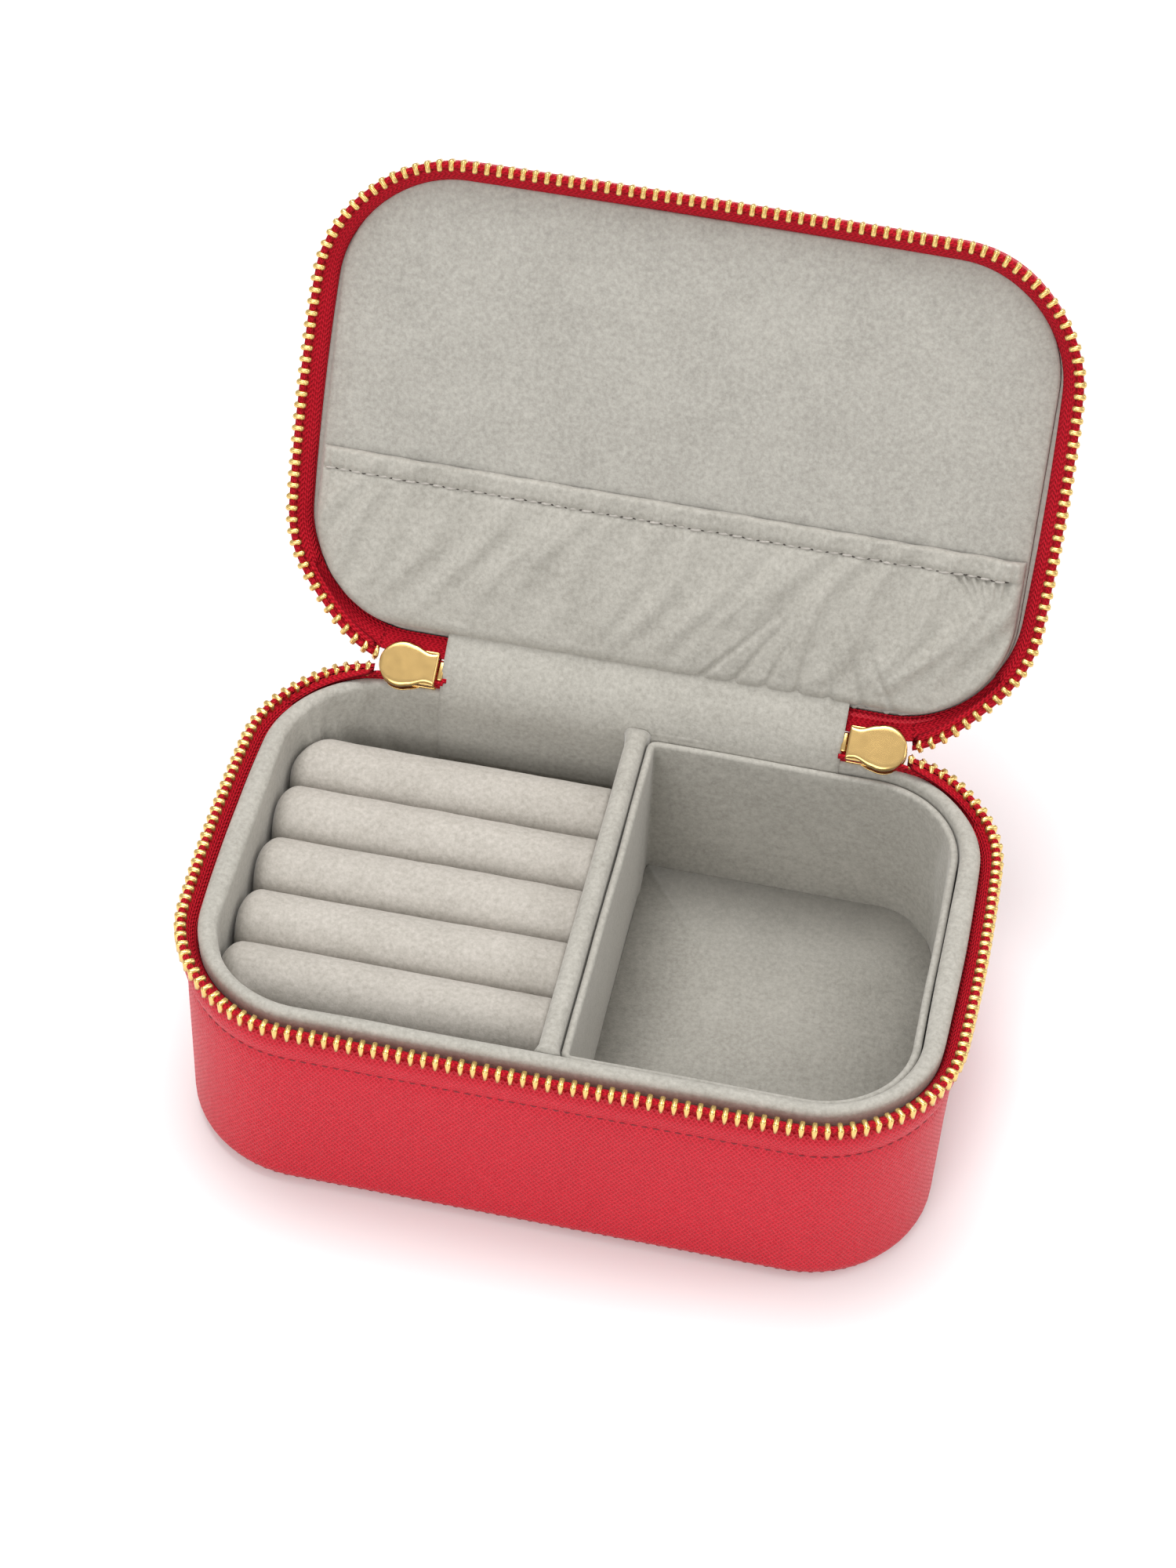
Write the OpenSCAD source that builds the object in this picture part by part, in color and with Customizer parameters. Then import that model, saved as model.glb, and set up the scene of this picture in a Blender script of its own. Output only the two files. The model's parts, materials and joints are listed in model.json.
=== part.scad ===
// Zipped travel ring box: a soft leather-covered box with a hinged lid, a row of ring
// rolls on the left, a drop-in tray on the right and a gathered pocket inside the lid.
// Frame: X to the right, Y to the rear (hinge side), Z up, origin at the bottom centre.
// The lid is drawn shut and then swung open about the hinge line.

/* [Overall] */
// Width of the box over the leather
body_w = 117.6; // [95:0.2:160]
// Depth of the box over the leather
body_d = 77.4; // [66:0.2:120]
// Plan radius of the four upright corners
corner_r = 20; // [16:0.5:26]
// Height of the plane where the two zip rows meet
part_z = 38.7; // [32:0.1:60]
// Height of the lid above that plane
lid_h = 12.5; // [11:0.1:25]
// How far the lid leans back when it is open
open_deg = 118.5; // [95:0.5:125]

/* [Shell] */
// Thickness of the outer leather
leather_t = 1.0; // [0.7:0.1:1.6]
// Radius of the bottom and top edges
edge_r = 3.5; // [2.5:0.1:5]
// Height between the parting plane and each leather lip
lip_gap = 3.3; // [2.5:0.1:5]
// Thickness of the outer wall board
wall_board_t = 0.8; // [0.5:0.1:1.5]
// Thickness of the floor and top boards
flat_board_t = 1.8; // [1:0.1:3]
// Clearance between glued layers
glue_gap = 0.04; // [0.02:0.01:0.1]

/* [Lining] */
// Thickness of the suede cloth
suede_t = 0.5; // [0.3:0.1:1]
// Thickness of the inner wall board
inner_board_t = 1.1; // [0.8:0.1:2]
// How far the rim of the lining stays under the parting plane
rim_drop = 0.2; // [0.1:0.1:1]
// Length of the lining turned over outside the inner board
lining_turn = 14; // [8:0.5:20]
// Thickness of the floor card
floor_card_t = 0.6; // [0.4:0.1:1.5]

/* [Zip] */
// Thickness of the zip tape
tape_t = 0.4; // [0.3:0.05:0.7]
// Depth of tape glued inside the wall
tape_seat = 9; // [6:0.5:12]
// How far the zip line stands out from the wall
zip_out = 0.4; // [0:0.1:1]
// Distance between neighbouring teeth
tooth_pitch = 1.85; // [1.6:0.05:2.5]
// Length of a tooth along the row
tooth_l = 1.0; // [0.7:0.05:1.2]
// Width of a tooth through the tape
tooth_w = 2.2; // [1.6:0.1:2.6]
// Height of a tooth above its tape
tooth_h = 1.5; // [1:0.1:2]
// Gap between the two rows when shut
tooth_gap = 0.05; // [0.03:0.01:0.2]
// Distance from the middle to where the loose rows start
row_start = 44.4; // [43.5:0.1:46]

/* [Slider] */
// Distance from the middle to the tail of a slider
slider_x = 33.5; // [30:0.5:38]
// Length of a slider
slider_l = 9.5; // [8:0.1:12]
// Width of a slider over its round head
slider_w = 7.4; // [6:0.1:9]
// Width of a slider at its tail
slider_tail_w = 6.0; // [5:0.1:8]
// Thickness of each slider plate
plate_t = 0.7; // [0.5:0.05:1]
// Half of the channel between the plates
channel = 0.9; // [0.8:0.05:1.2]
// Room kept round a slider as it tilts
slider_room = 0.5; // [0.3:0.05:1]
// Height of the crown bar over the slider's middle plane
crown_y = 3.9; // [3.8:0.05:5]
// Thickness of the crown bar
crown_t = 0.7; // [0.5:0.05:1]
// Radius of the pull ring at the middle of its wire
ring_r = 2.0; // [1.8:0.05:2.5]
// Radius of the ring wire
wire_r = 0.35; // [0.3:0.05:0.5]
// Distance from the crown bar to the middle of the ring
ring_drop = 0.9; // [0.6:0.05:1]
// Length of the pull tab below its hole
tab_l = 17; // [12:0.5:25]
// Width of the pull tab at its foot
tab_w = 5.4; // [4:0.1:8]
// Thickness of the pull tab
tab_t = 0.7; // [0.5:0.1:0.9]
// Lean of the hanging pull away from the wall
pull_lean = 18; // [15:0.5:30]

/* [Hinge] */
// Half width of the leather and suede hinge panels
hinge_half = 31.4; // [25:0.2:31.4]
// Height of the hinge line above the parting plane
hinge_up = 3.1; // [2.5:0.1:4]
// Height of hinge leather sewn to each wall
hinge_sewn = 4.0; // [3:0.1:8]

/* [Inside] */
// Thickness of the middle divider over its suede
divider_t = 3.2; // [2.4:0.1:5]
// Distance between neighbouring ring rolls
roll_pitch = 11.3; // [9:0.1:14]
// Gap between neighbouring ring rolls
roll_gap = 0.3; // [0.2:0.05:1]
// Shift of the row of rolls towards the hinge
roll_shift = 0.8; // [-2:0.1:2]
// Height of the crest of the rolls
roll_top = 32.5; // [28:0.1:36]
// Height of the foam bed under the rolls
bed_top = 14; // [8:0.5:18]
// Clearance round the drop-in pieces
drop_gap = 0.3; // [0.2:0.05:0.8]
// Wall thickness of the right-hand tray
tray_t = 1.2; // [0.8:0.1:2]
// How far the tray stays under the parting plane
tray_drop = 1.7; // [1:0.1:4]
// Height of the tray floor
tray_floor = 9.5; // [6:0.5:15]

/* [Lid inside] */
// Distance of the lid panel's face from the parting plane
panel_up = 4.2; // [3.8:0.1:6]
// Thickness of the lid panel board
panel_board_t = 1.2; // [0.8:0.1:2]
// Distance from the middle to the pocket's hem
pocket_y = 8.5; // [0:0.5:20]
// Depth of the hem along the pocket
hem_d = 3.5; // [3:0.1:6]
// Thickness of the hem
hem_t = 1.5; // [1.3:0.1:2]
// Open space behind the pocket cloth
pocket_room = 0.8; // [0.5:0.1:2]

/* [Hidden] */
$fn = 48;
eps = 0.02;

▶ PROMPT
Return exactly the opening lines of the listing above, ending with the line that has "open_deg = 118.5; // [95:0.5:125]".

▶ OUTPUT
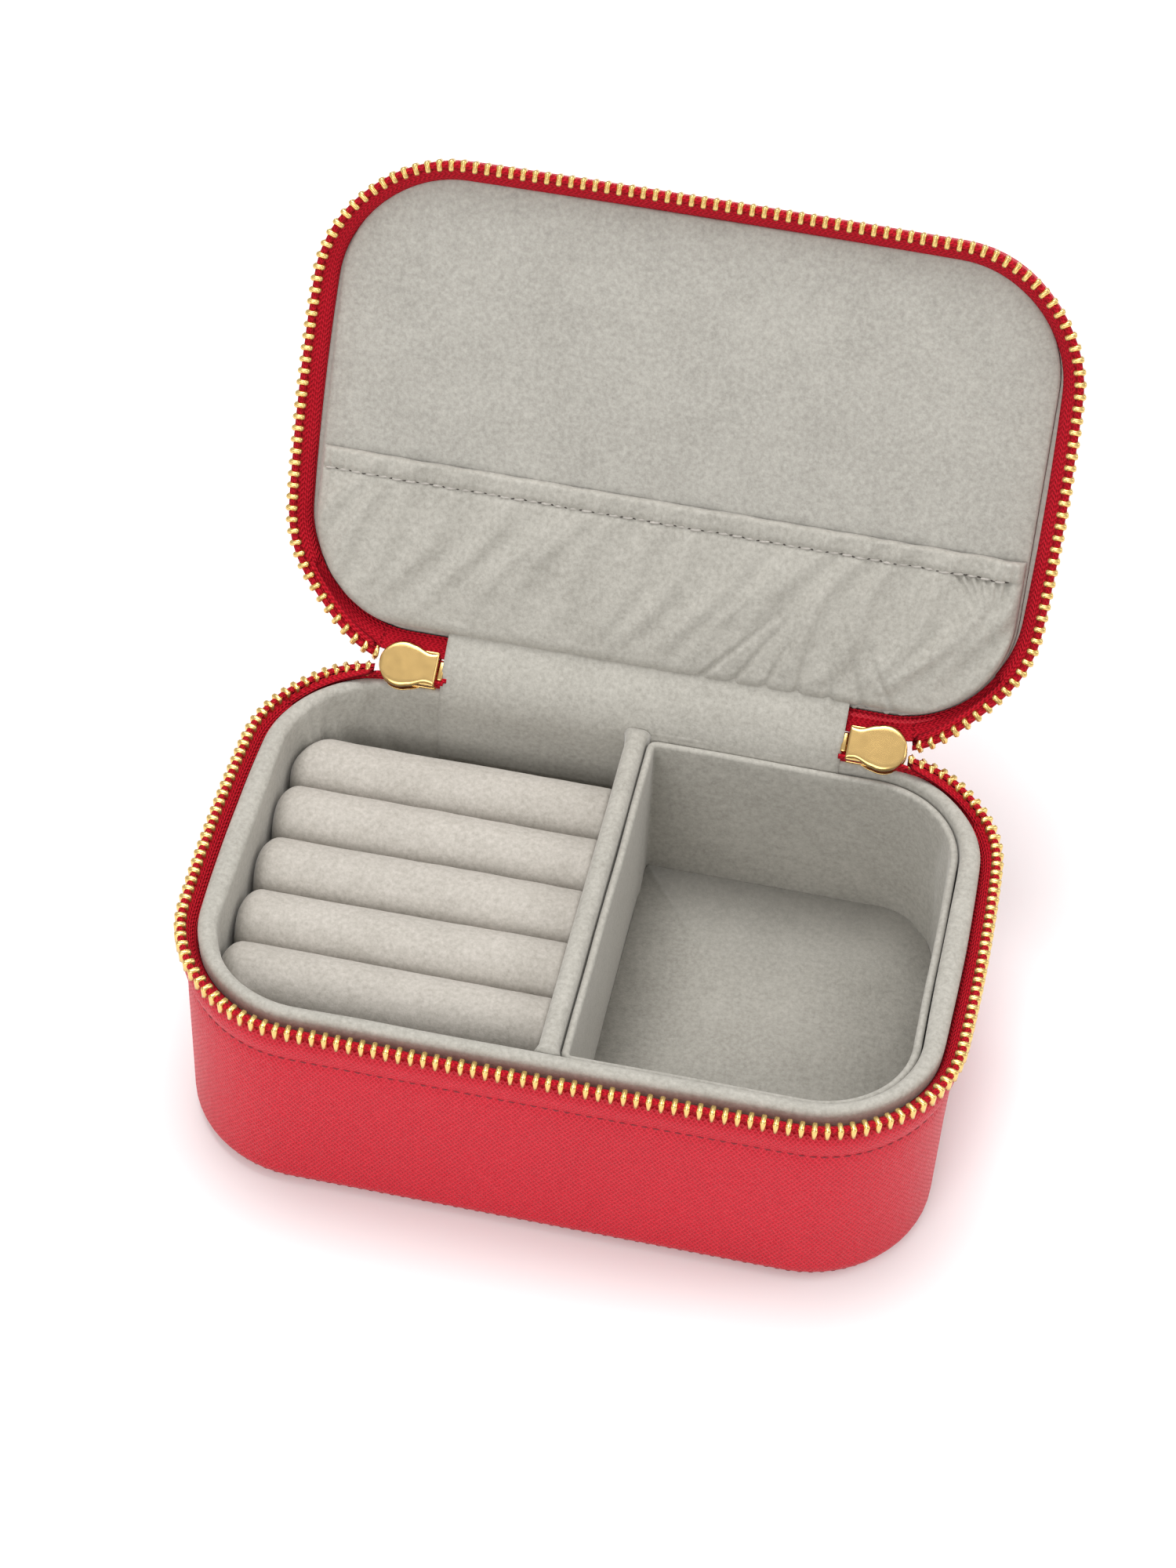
Write the OpenSCAD source that builds the object in this picture part by part, in color and with Customizer parameters. Then import that model, saved as model.glb, and set up the scene of this picture in a Blender script of its own. Output only the two files. The model's parts, materials and joints are listed in model.json.
=== part.scad ===
// Zipped travel ring box: a soft leather-covered box with a hinged lid, a row of ring
// rolls on the left, a drop-in tray on the right and a gathered pocket inside the lid.
// Frame: X to the right, Y to the rear (hinge side), Z up, origin at the bottom centre.
// The lid is drawn shut and then swung open about the hinge line.

/* [Overall] */
// Width of the box over the leather
body_w = 117.6; // [95:0.2:160]
// Depth of the box over the leather
body_d = 77.4; // [66:0.2:120]
// Plan radius of the four upright corners
corner_r = 20; // [16:0.5:26]
// Height of the plane where the two zip rows meet
part_z = 38.7; // [32:0.1:60]
// Height of the lid above that plane
lid_h = 12.5; // [11:0.1:25]
// How far the lid leans back when it is open
open_deg = 118.5; // [95:0.5:125]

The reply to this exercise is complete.